I once went to Kohls and used my debit card and the machine asked for my *SSN*. I was all “what the hell” and the cashier said it was a new policy, so I put my $200 worth of clothes down and walked out. I’m a developer, the last thing I trust is a POS register to keep my SSN safe. I barely trust them to keep my debit card info safe.
timberwoof says
Social security number? No!
When I got my driver’s license, the clerk really wanted me to let her put my SSN on the license. I said, no. She insisted some more, so I asked why. She said that that way, store clerks can write it down on my checks more easily. I smiled and said, “Oh, that makes sense. No, thank you. If a store clerk wants my social security number, I can refuse it to them myself.” She accepted that…
At Fry’s Electronics, a chain of huge stores where you can buy anything from resistors to kitchen appliances, they have the infamous Final Insult, where some goon at the exit demands to see the receipt. They do this at other places including Target. I am not a shoplifter. I paid for my goods and now I want to leave. No, thank you, you may not check my receipt. I generally get away with it … maybe because I’m a white male.
Occasionally there are stories of store cops calling the police who then arrest the shoppers for resisting arrest or something equally stupid.
It reminds me of those insulting no-skip warnings at the beginnings of DVDs. I bought the fucking DVD! Don’t tell me not to pirate!
Susannah says
I never thought of that combination; postal code + store video camera. (Comment 4)
In Canada, at least in cities, the postal code narrows your space down to even less than a block, sometimes down to a single building. Add a photo into the mix, and anyone with access can track you down with a minimum of effort. No thanks!
Among my regular vendors, the only one that usually asks for the code is IKEA. And since they already have it in their files, with my address and e-mail, and I’m mostly paying with plastic, I don’t care.
And about checking bags and receipts (Comment 21); if a store doesn’t trust me even that far, I don’t trust them, and I don’t shop there, ever. Put a “greeter” at the door, and as soon as I see her, I leave.
James says
I used to live in Oklahoma. Disabled veterans are given a perk there: a disabled veteran does not pay state sales tax. To this end the state issues a tax-exemption card. Every store manager is required to go through the state sales tax course and train their employees, and the disabled vet card is specifically discussed. (My wife’s ex-hub, who owns a store, explained this to me, which is how I got the card in the first place.)

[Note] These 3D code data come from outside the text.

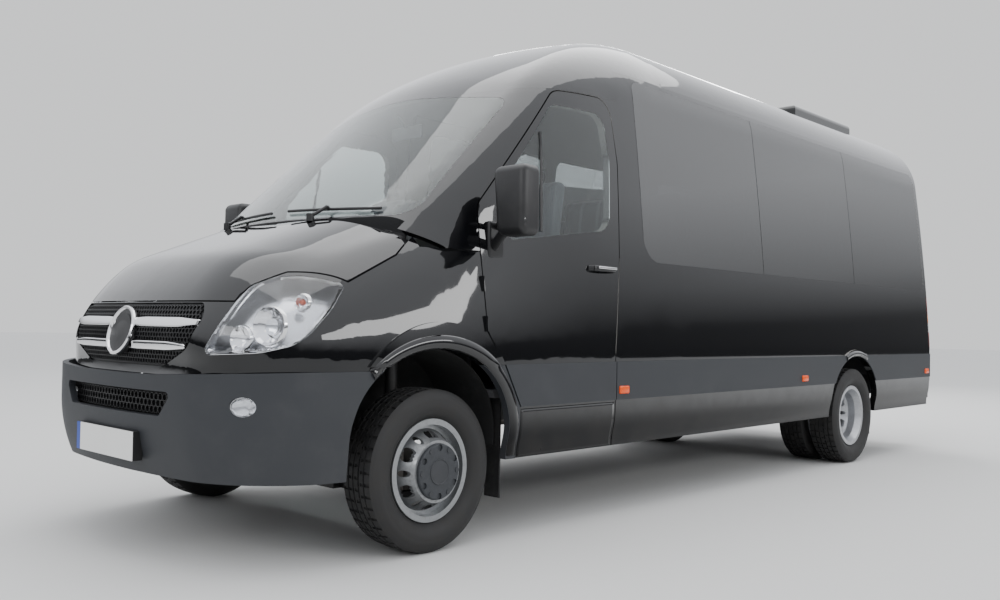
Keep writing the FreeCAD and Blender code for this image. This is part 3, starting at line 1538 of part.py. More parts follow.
def bumper_skin(outer_inset, inner_inset):
    return thick_skin(bowl_grid(bumper_depth, outer_inset, bumper_low_angle, bumper_high_angle, nose_spread),
                      bowl_grid(bumper_depth, inner_inset, bumper_low_angle, bumper_high_angle, nose_spread))


def make_cabin():
    """Everything cut from the cabin's walls."""
    skin = cabin_skin(0.0, wall)
    glass = cabin_skin(0.0, glass_wall)
    recess = cabin_skin(-overrun / 2, glass_wall + seat_gap)
    strip = band(cabin_skin(-strip_proud, -seat_gap), strip_low_z, strip_high_z)
    make_roof(skin)
    make_side_panels(skin, recess, rear_arch_lip(cabin_skin(-strip_proud, strip_proud)))
    make_side_glass(glass)
    make_cab_frame(skin)
    make_windscreen(glass)
    make_mirrors(make_doors(skin, glass, strip))
    make_strips(strip)
    make_front_post_trim(cabin_skin(-strip_proud, nose_wall))


def make_front():
    """Nose, lamps, grille and bumper."""
    nose = nose_skin(0.0, nose_wall)
    sheet, flare = nose_skin(0.0, bonnet_wall), nose_skin(-flare_proud, nose_wall / 2)
    make_nose(nose, sheet, flare, nose_skin(0.0, lamp_depth))
    make_cowl(nose_skin(bonnet_wall + seat_gap, bonnet_wall + cowl_wall))
    make_grille(nose_skin(grille_depth / 2, grille_depth))
    bumper = bumper_skin(0.0, bumper_wall)
    make_front_bumper(bumper)
    make_fog_lamps(bumper_skin(fog_stand_out, fog_depth))
    make_number_plate(bumper)


def main():
    make_cabin()
    make_front()
    make_rear_end()
    make_rear_bumper()
    make_floor()
    make_bulkhead()
    make_arch_liners()
    make_chassis()
    make_engine()
    make_tank()
    make_exhaust()
    make_front_wheels()
    make_rear_wheels()
    make_knuckles()
    make_front_suspension()
    make_rear_axle()
    make_dashboard()
    make_steering_wheel()
    make_seats()
    make_roof_unit()
    make_flaps()
    finish_all()
    for z in (door_hinge_low_z, door_hinge_high_z):
        point = door_hinge_point(z)
        print("door hinge", round(point.x, 1), round(point.y + origin_shift, 1), z)
    print("rear hinge", rear_hinge_x, rear_hinge_a + origin_shift)
    print("bonnet hinge", bonnet_hinge_a + origin_shift, bonnet_hinge_z)


main()
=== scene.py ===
import math
import bpy
import bmesh
from mathutils import Matrix, Vector
from mathutils.bvhtree import BVHTree


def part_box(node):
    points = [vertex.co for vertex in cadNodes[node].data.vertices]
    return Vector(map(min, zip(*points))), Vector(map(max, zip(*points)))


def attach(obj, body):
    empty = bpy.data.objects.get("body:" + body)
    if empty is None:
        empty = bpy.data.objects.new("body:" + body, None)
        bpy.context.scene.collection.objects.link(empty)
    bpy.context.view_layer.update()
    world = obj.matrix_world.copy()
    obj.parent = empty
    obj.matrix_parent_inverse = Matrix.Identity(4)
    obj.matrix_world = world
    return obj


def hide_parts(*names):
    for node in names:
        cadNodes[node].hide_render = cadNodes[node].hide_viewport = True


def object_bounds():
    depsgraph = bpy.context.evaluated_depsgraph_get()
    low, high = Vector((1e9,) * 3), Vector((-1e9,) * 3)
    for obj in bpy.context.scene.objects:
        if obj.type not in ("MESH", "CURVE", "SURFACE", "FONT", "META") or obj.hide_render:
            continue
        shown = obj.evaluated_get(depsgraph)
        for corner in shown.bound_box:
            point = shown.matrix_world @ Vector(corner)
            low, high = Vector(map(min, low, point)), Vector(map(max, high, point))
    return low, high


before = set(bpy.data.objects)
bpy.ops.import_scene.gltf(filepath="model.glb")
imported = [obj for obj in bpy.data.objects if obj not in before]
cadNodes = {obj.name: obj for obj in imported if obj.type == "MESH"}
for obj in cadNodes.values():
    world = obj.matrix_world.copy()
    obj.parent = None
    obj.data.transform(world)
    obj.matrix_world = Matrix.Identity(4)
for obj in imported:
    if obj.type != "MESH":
        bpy.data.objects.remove(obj)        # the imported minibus: -Y is ahead, +X its left side, metres
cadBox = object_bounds()
print("frame loaded with", len(cadNodes), "nodes")


# Socket maths: a Wire holds one socket, and sums of wires add Math nodes

class Wire:
    def __init__(self, finish, socket):
        self.finish = finish
        self.socket = socket

    def maths(self, operation, first, second=0.0):
        return self.finish.node("ShaderNodeMath", {"operation": operation}, {0: first, 1: second})

    def __add__(self, other):
        return self.maths("ADD", self, other)

    def __radd__(self, other):
        return self.maths("ADD", other, self)

    def __sub__(self, other):
        return self.maths("SUBTRACT", self, other)

    def __rsub__(self, other):
        return self.maths("SUBTRACT", other, self)

    def __mul__(self, other):
        return self.maths("MULTIPLY", self, other)

    def __rmul__(self, other):
        return self.maths("MULTIPLY", other, self)

    def __gt__(self, other):
        return self.maths("GREATER_THAN", self, other)

    def __lt__(self, other):
        return self.maths("LESS_THAN", self, other)

    def __abs__(self):
        return self.maths("ABSOLUTE", self)

    def root(self):
        return self.maths("SQRT", self)

    def most(self, other):
        return self.maths("MAXIMUM", self, other)

    def least(self, other):
        return self.maths("MINIMUM", self, other)

    def sine(self):
        return self.maths("SINE", self)

    def fade(self, low, high):  # 0 below low, 1 above high, smooth between
        settings = {"interpolation_type": "SMOOTHSTEP"}
        sockets = {"Value": self, "From Min": low, "From Max": high}
        return self.finish.node("ShaderNodeMapRange", settings, sockets)


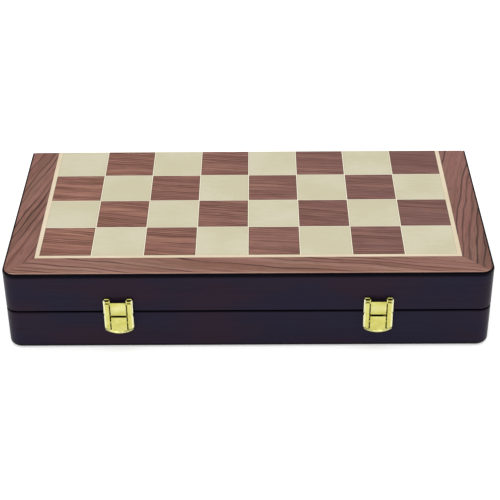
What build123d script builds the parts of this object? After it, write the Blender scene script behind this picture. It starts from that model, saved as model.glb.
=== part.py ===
"""Folding chess case: a shallow wooden box whose two outer faces are the halves of the board.

The lid turns on two brass butt hinges at the back edge until both halves lie flat side by side. Two brass
snap latches hold it shut at the front. Each half carries sixteen men in the cut-outs of a firm foam insert.
Origin at the centre of the case's underside, X along the case, +Y to the hinge edge, +Z up, millimetres.
"""

import os
from math import cos, radians, sin, sqrt, tan

from build123d import *

os.makedirs("parts", exist_ok=True)

# Case, one half is the other turned over
case_width = 300.0
case_depth = case_width / 2
half_height = 27.5
parting_gap = 0.3
wall_thickness = 9.0
front_corner_radius = 8.5
back_corner_radius = 1.5
rim_round = 1.1
lid_lip = 1.1
lid_edge_round = 1.0
base_lip = 2.9
base_edge_round = 2.8

# Board in each outer face
panel_thickness = 3.4
rabbet_width = 4.5
panel_play = 0.1
veneer_thickness = 0.6
veneer_edge_round = 0.35
files = 8
rows_per_half = 4
square_line = 0.4
stringing_width = 2.4
board_margin = 18.4
square_pitch = (case_depth - board_margin - stringing_width) / rows_per_half

# Butt hinges
hinge_from_end = 65.0
hinge_x = case_width / 2 - hinge_from_end
hinge_length = 32.0
hinge_offset = 0.3
barrel_radius = 2.0
hinge_pin_radius = 0.9
leaf_thickness = 1.2
leaf_reach = 7.2
knuckle_length = 11.0
knuckle_gap = 0.3
barrel_clearance = 0.3
screw_spacing = 21.0
screw_from_axis = 4.7
screw_head_radius = 1.9
screw_shank_radius = 0.9
screw_length = 9.0
running_clearance = 0.05
pilot_clearance = 0.03

# Snap latches, heights counted from the parting plane and depths from the front face
latch_from_end = 70.35
latch_x = case_width / 2 - latch_from_end
sheet = 0.6
latch_half_width = 8.95
ear_top = 10.3
lid_plate_bottom = 0.5
ear_cheek_x = 4.9
ear_cheek_bottom = 6.9
ear_depth = 2.9
ear_roof_depth = 1.2
plate_dip = 4.6
leaf_half_width = 4.75
leaf_top = 8.6
leaf_front = 3.2
leaf_joggle = 0.6
leaf_lip_bottom = -1.5
leaf_crown = 0.3
latch_pin_height = 8.15
latch_pin_depth = 1.9
latch_pin_radius = 0.6
flap_clearance = 0.1
flap_edge_inset = 0.2
band_top = 7.55
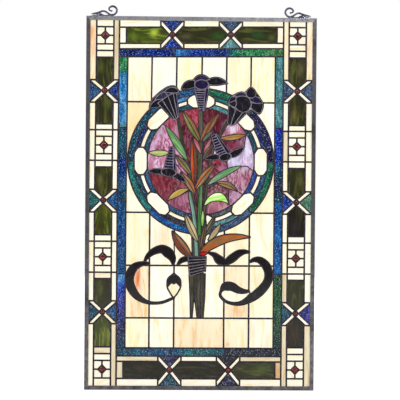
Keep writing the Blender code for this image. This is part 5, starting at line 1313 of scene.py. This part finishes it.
    zones = {"solder_border": ("left", "right", "top", "bottom", "green", "fill"), "solder_field": ("band", "field", "loop", "ribbon", "tail"),
             "solder_ring": ("ring", "lozenge", "shard"), "solder_lilies": ("lily", "wrap"), "solder_bunch": None}
    groups = {k: [] for k in zones}
    for t, name in zip(kept, owner):
        first = name.split("_")[0]
        for k, words in zones.items():
            if words is None or first in words:
                groups[k].append(t)
                break
    z_of = {}
    out = []
    for name, members in groups.items():
        bag = Bag()
        front, back = {}, {}
        tris = [tuple(t) for t in tri[members].tolist()]
        for i in sorted({i for t in tris for i in t}):
            if i not in z_of:
                z_of[i] = lift_at(i)
            x, y = co[i]
            front[i] = bag.point(x, y, -z_of[i], flow=(x, y, 0.0))
            back[i] = bag.point(x, y, 1.5 + (z_of[i] - 1.5) * 0.8, flow=(x, y, 40.0))
        rim = {}
        for t in tris:
            bag.faces.append((front[t[2]], front[t[1]], front[t[0]]))
            bag.faces.append((back[t[0]], back[t[1]], back[t[2]]))
            for p, q in zip(t, t[1:] + t[:1]):
                rim[(p, q)] = True
        for p, q in rim:
            if (q, p) not in rim:
                bag.faces.append((front[p], front[q], back[q], back[p]))
        out.append((name, bag))
    return out


# ---------------------------------------------------------------- materials
def material(name):
    m = bpy.data.materials.new(name)
    m.use_nodes = True
    nt = m.node_tree
    nt.nodes.clear()
    out = nt.nodes.new("ShaderNodeOutputMaterial")
    s = nt.nodes.new("ShaderNodeBsdfPrincipled")
    nt.links.new(s.outputs["BSDF"], out.inputs["Surface"])
    return m, nt, s


def node(nt, kind, **values):
    n = nt.nodes.new(kind)
    for key, value in values.items():
        if key in n.inputs:
            n.inputs[key].default_value = value
        else:
            setattr(n, key, value)
    return n


def attribute(nt, name):
    n = nt.nodes.new("ShaderNodeAttribute")
    n.attribute_name = name
    return n


def scaled(nt, source, scale):
    n = nt.nodes.new("ShaderNodeMapping")
    n.vector_type = "POINT"
    n.inputs["Scale"].default_value = scale
    nt.links.new(source, n.inputs["Vector"])
    return n.outputs["Vector"]


def noise_of(nt, vector, scale, detail=3.0, rough=0.5, distortion=0.0):
    n = nt.nodes.new("ShaderNodeTexNoise")
    n.inputs["Scale"].default_value = scale
    n.inputs["Detail"].default_value = detail
    n.inputs["Roughness"].default_value = rough
    n.inputs["Distortion"].default_value = distortion
    nt.links.new(vector, n.inputs["Vector"])
    return n.outputs["Fac"]


def ranged(nt, value, a, b, c, d):
    n = nt.nodes.new("ShaderNodeMapRange")
    n.interpolation_type = "SMOOTHSTEP"
    for key, v in zip(("From Min", "From Max", "To Min", "To Max"), (a, b, c, d)):
        n.inputs[key].default_value = v
    nt.links.new(value, n.inputs["Value"])
    return n.outputs["Result"]


def mixed(nt, fac, a, b, how="MIX"):
    n = nt.nodes.new("ShaderNodeMix")
    n.data_type = "RGBA"
    n.blend_type = how
    for socket, value in ((n.inputs["Factor"], fac), (n.inputs[6], a), (n.inputs[7], b)):
        if hasattr(value, "is_output"):
            nt.links.new(value, socket)
        elif isinstance(value, (int, float)):
            socket.default_value = value
        else:
            socket.default_value = (*value, 1.0)
    return n.outputs[2]


def times(nt, a, b):
    n = nt.nodes.new("ShaderNodeMath")
    n.operation = "MULTIPLY"
    for socket, value in ((n.inputs[0], a), (n.inputs[1], b)):
        if hasattr(value, "is_output"):
            nt.links.new(value, socket)
        else:
            socket.default_value = value
    return n.outputs[0]


def bump(nt, shader, value, strength, distance):
    n = nt.nodes.new("ShaderNodeBump")
    n.inputs["Strength"].default_value = strength
    n.inputs["Distance"].default_value = distance
    nt.links.new(value, n.inputs["Height"])
    nt.links.new(n.outputs["Normal"], shader.inputs["Normal"])


def glass(name, long_pitch, wide_pitch, lo, hi, swirl, painted_glow, rough, wisp=0.0, painted_glint=0.0, painted_glint_size=2.0, shade=0.10, relief=0.12):
    """Rolled art glass: two colours pulled into streaks along the sheet, faint wisps, painted highlights (pale glints)
    and painted shade (dark pits) where a textured face would catch or lose light, and painted backlight: emission for
    light from behind."""
    m, nt, s = material(name)
    flow = attribute(nt, "flow").outputs["Vector"]
    body, streak = attribute(nt, "body").outputs["Color"], attribute(nt, "streak").outputs["Color"]
    pulled = scaled(nt, flow, (1 / long_pitch, 1 / wide_pitch, 1.0))
    mask = ranged(nt, noise_of(nt, pulled, 1.0, 4.0, 0.55, swirl), lo, hi, 0.0, 1.0)
    colour = mixed(nt, mask, body, streak)
    # slow change of depth over the sheet, and fine threads in the pull direction
    slow = ranged(nt, noise_of(nt, scaled(nt, flow, (1 / 40, 1 / 22, 1.0)), 1.0, 2.0, 0.5, 0.6), 0.3, 0.7, 1.0 - shade, 1.0 + shade * 0.5)
    threads = ranged(nt, noise_of(nt, scaled(nt, flow, (1 / 14, 1 / 1.6, 1.0)), 1.0, 3.0, 0.6, 0.3), 0.25, 0.75, 1.0 - shade * 0.55, 1.0 + shade * 0.3)
    both = times(nt, slow, threads)
    grey = nt.nodes.new("ShaderNodeCombineColor")
    for k in range(3):
        nt.links.new(both, grey.inputs[k])
    colour = mixed(nt, 1.0, colour, grey.outputs["Color"], "MULTIPLY")
    if wisp:
        white = ranged(nt, noise_of(nt, scaled(nt, flow, (1 / 34, 1 / 7.0, 1.0)), 1.0, 5.0, 0.62, 1.8), 0.58, 0.80, 0.0, wisp)
        colour = mixed(nt, white, colour, rgb(240, 232, 246))
    if painted_glint:
        # painted highlight: pale glints mixed into the colour where a rippled face would catch a lamp
        glint = ranged(nt, noise_of(nt, scaled(nt, flow, (1 / painted_glint_size,) * 3), 1.0, 2.0, 0.5, 0.2), 0.60, 0.65, 0.0, painted_glint)
        painted_glint_colour = mixed(nt, 0.40, rgb(196, 220, 236), body)
        colour = mixed(nt, glint, colour, painted_glint_colour)
        # painted shade: near-black spots mixed into the colour where a rippled face would turn from the light
        painted_pit_shade = ranged(nt, noise_of(nt, scaled(nt, flow, (1 / painted_glint_size / 1.3,) * 3), 1.0, 2.0, 0.5, 0.2), 0.36, 0.46, 0.80, 0.0)
        colour = mixed(nt, painted_pit_shade, colour, (0.004, 0.008, 0.014))
    # painted backlight: the glass colour also goes out as emission, standing in for light shining through from behind
    nt.links.new(colour, s.inputs["Base Color"])
    nt.links.new(colour, s.inputs["Emission Color"])
    s.inputs["Emission Strength"].default_value = painted_glow
    s.inputs["IOR"].default_value = 1.52
    nt.links.new(ranged(nt, noise_of(nt, scaled(nt, flow, (1 / 9, 1 / 6, 1.0)), 1.0, 3.0), 0.3, 0.7, rough * 0.75, rough * 1.5), s.inputs["Roughness"])
    bump(nt, s, noise_of(nt, scaled(nt, flow, (1 / 3.2, 1 / 1.8, 1.0)), 1.0, 3.0, 0.5, 0.4), relief, 0.0006)
    return m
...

I went into a “big-box” store to purchase some minor things, and offered up my card.
The clerk demanded my telephone number to complete the transaction. I pointed out the state does not require a disabled veteran to have a telephone, nor even a physical address to obtain the card.
He wouldn’t budge. I pointed out there is a $500 fine for not accepting the card, assessed to both the clerk and the store manager. The clerk called the manager.
The manager would not budge. So I put down the items on the counter and left the store, and wrote down their names outside (love nametags).
I wrote the tax commission, and the home office of the store chain (in another state) explaining the problem I’d had.
I do not know if the store was fined, but I received a letter from the CEO, profusely apologizing, including a $100 gift card for the store chain. I returned it pointing out I could not be bought. I have not shopped at that chain again.
Where I live now we have no chain stores of any sort, and everyone knows everyone else. (Even less privacy there.)
mxh says
Very nice! I usually give 12345 (which I recently found out turns out to be Schenectady, New York). They know I’m lying and they can’t say anything about it. Love the dirty looks.
Timberwoof says
James, good for you!
Thank you for your service. It makes me sad that we keep making more disabled veterans.
tle says
This annoys the heck out of my husband and I. We started out giving fake zip codes, then started saying no (most cashiers just put in zeroes), but our favorite answer now is “just use yours.” I’m guessing they put in the zeroes (although some of the teenagers probably do put in their own).
As to targeted advertising: just because I go into a home improvement store and purchase a tall kitchen trash can DOES NOT MEAN that I am interested in being targeted with ads for trash cans. It is probably the only trash can I will purchase for ten years. Actually, I prefer random ads, because I’m exposed to products I might not know were on the market, or didn’t realize would make my life easier. My e-mail account has decided that I am a wrinkled middle aged woman, need to lose weight, and am looking for gay male companionship in a city 60 miles away. Targeted ads that will “help” me make purchases to deal with my needs appear every time I check my e-mail. If you don’t think this is a major PITA, you might want to think again. I can’t really tell you who the advertising companies are, because after seeing the irritating pictures yet again, I completely turn off.